▶ **Objective**
Transcribe precisely those lines of the listing that fall between the line containing "Turn this picture" and the last line, inclusive of both.

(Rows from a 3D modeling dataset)
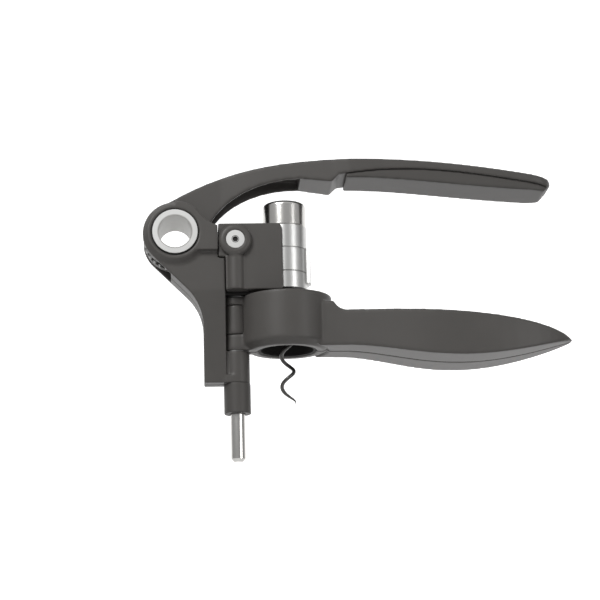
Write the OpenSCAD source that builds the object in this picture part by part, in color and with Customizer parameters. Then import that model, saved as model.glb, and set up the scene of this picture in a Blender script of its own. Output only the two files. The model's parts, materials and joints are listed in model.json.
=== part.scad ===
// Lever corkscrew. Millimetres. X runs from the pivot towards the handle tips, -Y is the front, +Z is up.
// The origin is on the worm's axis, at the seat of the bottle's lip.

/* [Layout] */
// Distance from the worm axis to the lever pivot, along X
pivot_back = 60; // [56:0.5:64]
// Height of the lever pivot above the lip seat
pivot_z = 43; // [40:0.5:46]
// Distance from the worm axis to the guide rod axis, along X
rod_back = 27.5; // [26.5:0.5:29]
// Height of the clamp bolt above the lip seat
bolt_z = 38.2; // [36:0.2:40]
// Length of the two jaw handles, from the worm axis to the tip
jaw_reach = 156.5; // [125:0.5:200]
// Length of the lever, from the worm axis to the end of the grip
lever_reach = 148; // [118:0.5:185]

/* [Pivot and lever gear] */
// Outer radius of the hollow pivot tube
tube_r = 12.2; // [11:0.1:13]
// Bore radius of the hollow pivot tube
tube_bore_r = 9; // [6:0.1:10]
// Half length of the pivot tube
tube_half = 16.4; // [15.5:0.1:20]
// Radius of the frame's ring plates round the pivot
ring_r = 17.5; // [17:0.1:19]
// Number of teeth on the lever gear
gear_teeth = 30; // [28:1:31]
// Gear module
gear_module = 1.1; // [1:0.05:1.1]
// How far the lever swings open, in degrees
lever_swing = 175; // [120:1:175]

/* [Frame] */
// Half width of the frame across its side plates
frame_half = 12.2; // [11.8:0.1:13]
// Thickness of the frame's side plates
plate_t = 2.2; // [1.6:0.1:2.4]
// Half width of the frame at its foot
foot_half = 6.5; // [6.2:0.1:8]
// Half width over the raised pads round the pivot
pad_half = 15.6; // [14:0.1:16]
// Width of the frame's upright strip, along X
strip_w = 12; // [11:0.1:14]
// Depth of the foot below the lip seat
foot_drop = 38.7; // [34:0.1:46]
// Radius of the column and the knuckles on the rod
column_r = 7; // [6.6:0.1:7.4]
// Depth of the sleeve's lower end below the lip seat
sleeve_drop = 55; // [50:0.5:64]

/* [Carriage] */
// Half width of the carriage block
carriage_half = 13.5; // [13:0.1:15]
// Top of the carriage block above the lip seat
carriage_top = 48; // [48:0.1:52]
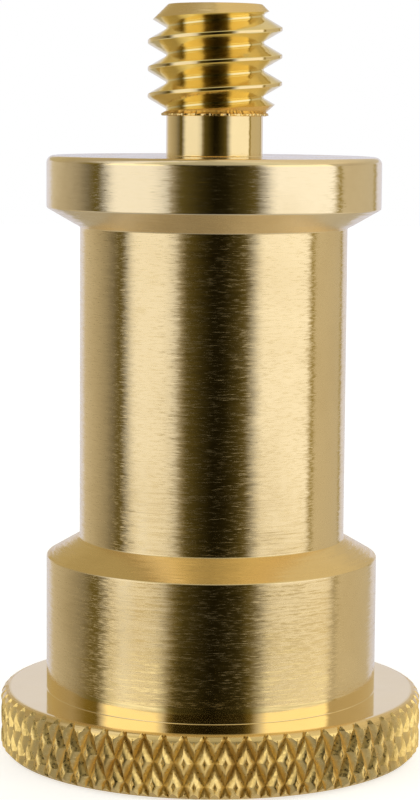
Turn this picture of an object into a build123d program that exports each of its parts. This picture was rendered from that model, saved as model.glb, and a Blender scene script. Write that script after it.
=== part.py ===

▶ **Written response**
Turn this picture of an object into a build123d program that exports each of its parts. This picture was rendered from that model, saved as model.glb, and a Blender scene script. Write that script after it.
=== part.py ===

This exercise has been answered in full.